Material provided:
++++++++
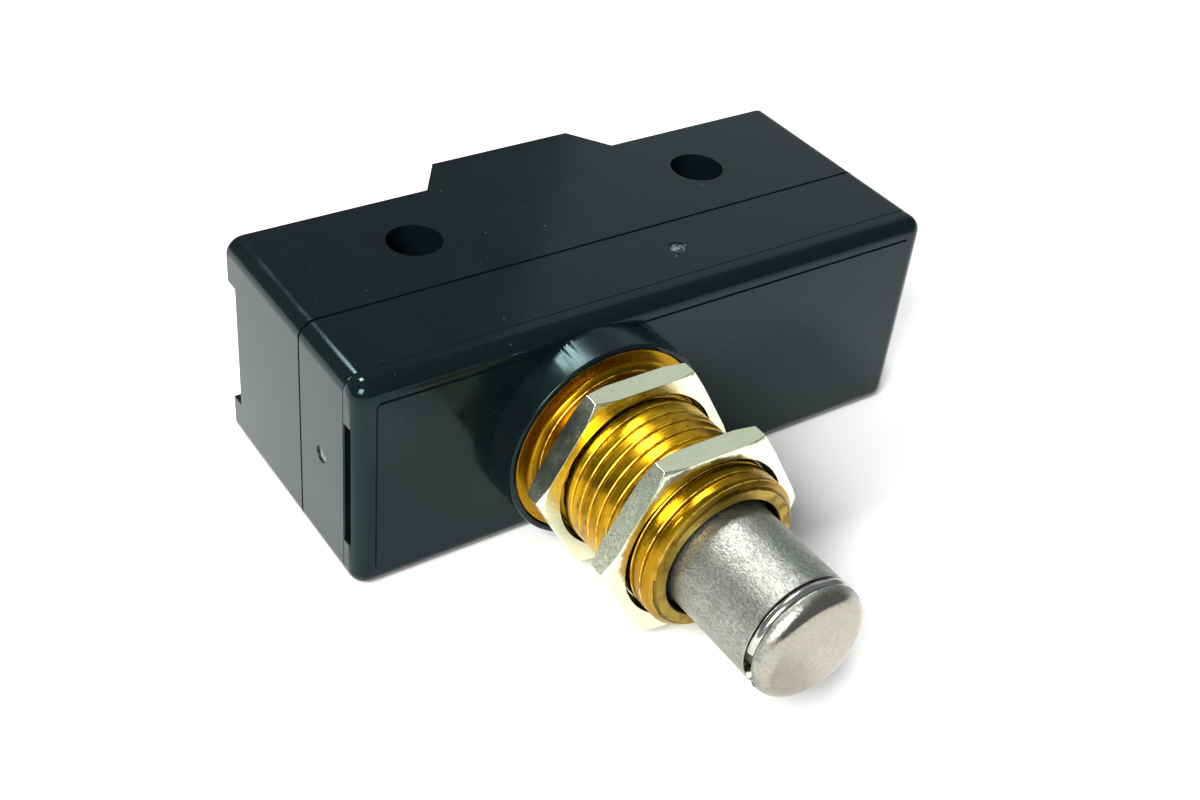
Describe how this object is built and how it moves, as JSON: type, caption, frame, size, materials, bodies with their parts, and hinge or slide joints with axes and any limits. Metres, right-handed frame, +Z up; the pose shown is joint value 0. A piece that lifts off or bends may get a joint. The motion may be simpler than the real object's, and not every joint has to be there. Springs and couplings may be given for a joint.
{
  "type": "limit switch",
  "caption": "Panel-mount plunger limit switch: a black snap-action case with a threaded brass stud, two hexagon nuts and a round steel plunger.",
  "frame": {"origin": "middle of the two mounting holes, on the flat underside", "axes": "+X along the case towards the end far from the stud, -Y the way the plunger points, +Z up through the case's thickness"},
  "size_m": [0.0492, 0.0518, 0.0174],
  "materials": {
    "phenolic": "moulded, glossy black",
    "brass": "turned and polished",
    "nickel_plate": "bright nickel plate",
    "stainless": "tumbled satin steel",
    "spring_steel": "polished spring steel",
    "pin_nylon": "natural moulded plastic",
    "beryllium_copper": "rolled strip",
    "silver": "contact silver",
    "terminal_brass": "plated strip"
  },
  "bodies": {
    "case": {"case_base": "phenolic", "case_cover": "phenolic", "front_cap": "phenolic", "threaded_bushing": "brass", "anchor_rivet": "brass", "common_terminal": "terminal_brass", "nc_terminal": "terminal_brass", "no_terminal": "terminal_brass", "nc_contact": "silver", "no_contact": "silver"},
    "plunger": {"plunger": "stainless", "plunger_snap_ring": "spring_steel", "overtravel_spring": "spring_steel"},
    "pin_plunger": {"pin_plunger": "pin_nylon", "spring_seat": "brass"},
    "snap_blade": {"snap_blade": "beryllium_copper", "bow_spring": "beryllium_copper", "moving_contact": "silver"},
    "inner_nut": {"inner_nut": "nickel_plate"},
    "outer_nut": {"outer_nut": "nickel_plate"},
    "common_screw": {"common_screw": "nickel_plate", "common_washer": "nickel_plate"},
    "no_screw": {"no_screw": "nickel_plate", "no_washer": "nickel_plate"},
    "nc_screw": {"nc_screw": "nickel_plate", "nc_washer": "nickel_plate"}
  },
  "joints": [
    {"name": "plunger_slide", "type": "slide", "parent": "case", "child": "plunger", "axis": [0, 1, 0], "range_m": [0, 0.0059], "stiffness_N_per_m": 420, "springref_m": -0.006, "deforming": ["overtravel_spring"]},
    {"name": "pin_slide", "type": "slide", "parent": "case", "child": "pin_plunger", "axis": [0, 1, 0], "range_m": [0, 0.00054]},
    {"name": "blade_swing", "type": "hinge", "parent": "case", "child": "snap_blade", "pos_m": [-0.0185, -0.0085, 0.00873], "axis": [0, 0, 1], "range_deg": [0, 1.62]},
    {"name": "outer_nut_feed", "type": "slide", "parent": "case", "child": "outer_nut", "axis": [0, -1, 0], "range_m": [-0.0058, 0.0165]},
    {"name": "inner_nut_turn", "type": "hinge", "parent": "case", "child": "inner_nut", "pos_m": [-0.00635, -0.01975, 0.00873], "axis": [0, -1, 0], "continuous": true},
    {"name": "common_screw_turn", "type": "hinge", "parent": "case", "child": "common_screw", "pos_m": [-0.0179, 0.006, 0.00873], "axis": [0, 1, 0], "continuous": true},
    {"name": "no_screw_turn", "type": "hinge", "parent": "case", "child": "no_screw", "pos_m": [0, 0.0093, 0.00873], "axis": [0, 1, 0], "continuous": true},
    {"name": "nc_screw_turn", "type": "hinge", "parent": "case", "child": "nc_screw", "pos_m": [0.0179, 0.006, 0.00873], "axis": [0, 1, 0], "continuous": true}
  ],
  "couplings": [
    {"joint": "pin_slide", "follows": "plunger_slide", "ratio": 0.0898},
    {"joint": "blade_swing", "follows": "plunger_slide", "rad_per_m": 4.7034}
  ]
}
++++++++
Work to do:
Give back all the data exactly as written.

Response:
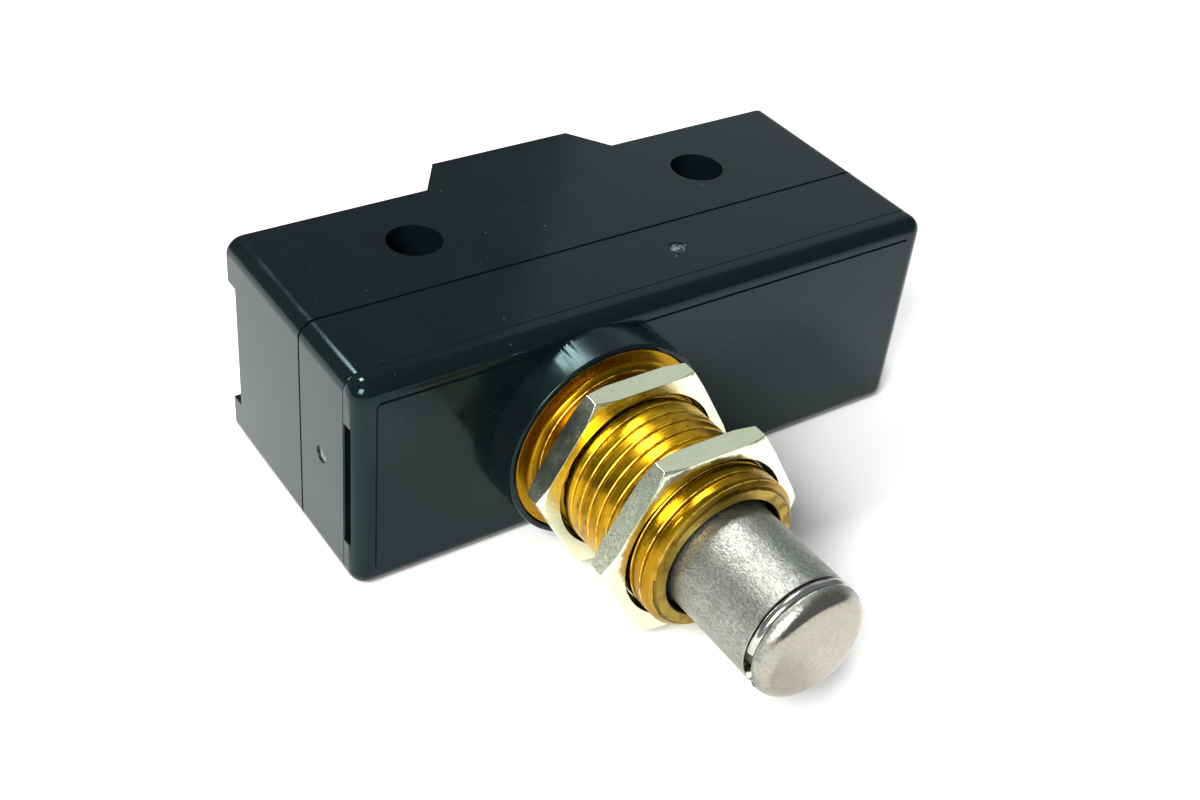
Describe how this object is built and how it moves, as JSON: type, caption, frame, size, materials, bodies with their parts, and hinge or slide joints with axes and any limits. Metres, right-handed frame, +Z up; the pose shown is joint value 0. A piece that lifts off or bends may get a joint. The motion may be simpler than the real object's, and not every joint has to be there. Springs and couplings may be given for a joint.
{
  "type": "limit switch",
  "caption": "Panel-mount plunger limit switch: a black snap-action case with a threaded brass stud, two hexagon nuts and a round steel plunger.",
  "frame": {"origin": "middle of the two mounting holes, on the flat underside", "axes": "+X along the case towards the end far from the stud, -Y the way the plunger points, +Z up through the case's thickness"},
  "size_m": [0.0492, 0.0518, 0.0174],
  "materials": {
    "phenolic": "moulded, glossy black",
    "brass": "turned and polished",
    "nickel_plate": "bright nickel plate",
    "stainless": "tumbled satin steel",
    "spring_steel": "polished spring steel",
    "pin_nylon": "natural moulded plastic",
    "beryllium_copper": "rolled strip",
    "silver": "contact silver",
    "terminal_brass": "plated strip"
  },
  "bodies": {
    "case": {"case_base": "phenolic", "case_cover": "phenolic", "front_cap": "phenolic", "threaded_bushing": "brass", "anchor_rivet": "brass", "common_terminal": "terminal_brass", "nc_terminal": "terminal_brass", "no_terminal": "terminal_brass", "nc_contact": "silver", "no_contact": "silver"},
    "plunger": {"plunger": "stainless", "plunger_snap_ring": "spring_steel", "overtravel_spring": "spring_steel"},
    "pin_plunger": {"pin_plunger": "pin_nylon", "spring_seat": "brass"},
    "snap_blade": {"snap_blade": "beryllium_copper", "bow_spring": "beryllium_copper", "moving_contact": "silver"},
    "inner_nut": {"inner_nut": "nickel_plate"},
    "outer_nut": {"outer_nut": "nickel_plate"},
    "common_screw": {"common_screw": "nickel_plate", "common_washer": "nickel_plate"},
    "no_screw": {"no_screw": "nickel_plate", "no_washer": "nickel_plate"},
    "nc_screw": {"nc_screw": "nickel_plate", "nc_washer": "nickel_plate"}
  },
  "joints": [
    {"name": "plunger_slide", "type": "slide", "parent": "case", "child": "plunger", "axis": [0, 1, 0], "range_m": [0, 0.0059], "stiffness_N_per_m": 420, "springref_m": -0.006, "deforming": ["overtravel_spring"]},
    {"name": "pin_slide", "type": "slide", "parent": "case", "child": "pin_plunger", "axis": [0, 1, 0], "range_m": [0, 0.00054]},
    {"name": "blade_swing", "type": "hinge", "parent": "case", "child": "snap_blade", "pos_m": [-0.0185, -0.0085, 0.00873], "axis": [0, 0, 1], "range_deg": [0, 1.62]},
    {"name": "outer_nut_feed", "type": "slide", "parent": "case", "child": "outer_nut", "axis": [0, -1, 0], "range_m": [-0.0058, 0.0165]},
    {"name": "inner_nut_turn", "type": "hinge", "parent": "case", "child": "inner_nut", "pos_m": [-0.00635, -0.01975, 0.00873], "axis": [0, -1, 0], "continuous": true},
    {"name": "common_screw_turn", "type": "hinge", "parent": "case", "child": "common_screw", "pos_m": [-0.0179, 0.006, 0.00873], "axis": [0, 1, 0], "continuous": true},
    {"name": "no_screw_turn", "type": "hinge", "parent": "case", "child": "no_screw", "pos_m": [0, 0.0093, 0.00873], "axis": [0, 1, 0], "continuous": true},
    {"name": "nc_screw_turn", "type": "hinge", "parent": "case", "child": "nc_screw", "pos_m": [0.0179, 0.006, 0.00873], "axis": [0, 1, 0], "continuous": true}
  ],
  "couplings": [
    {"joint": "pin_slide", "follows": "plunger_slide", "ratio": 0.0898},
    {"joint": "blade_swing", "follows": "plunger_slide", "rad_per_m": 4.7034}
  ]
}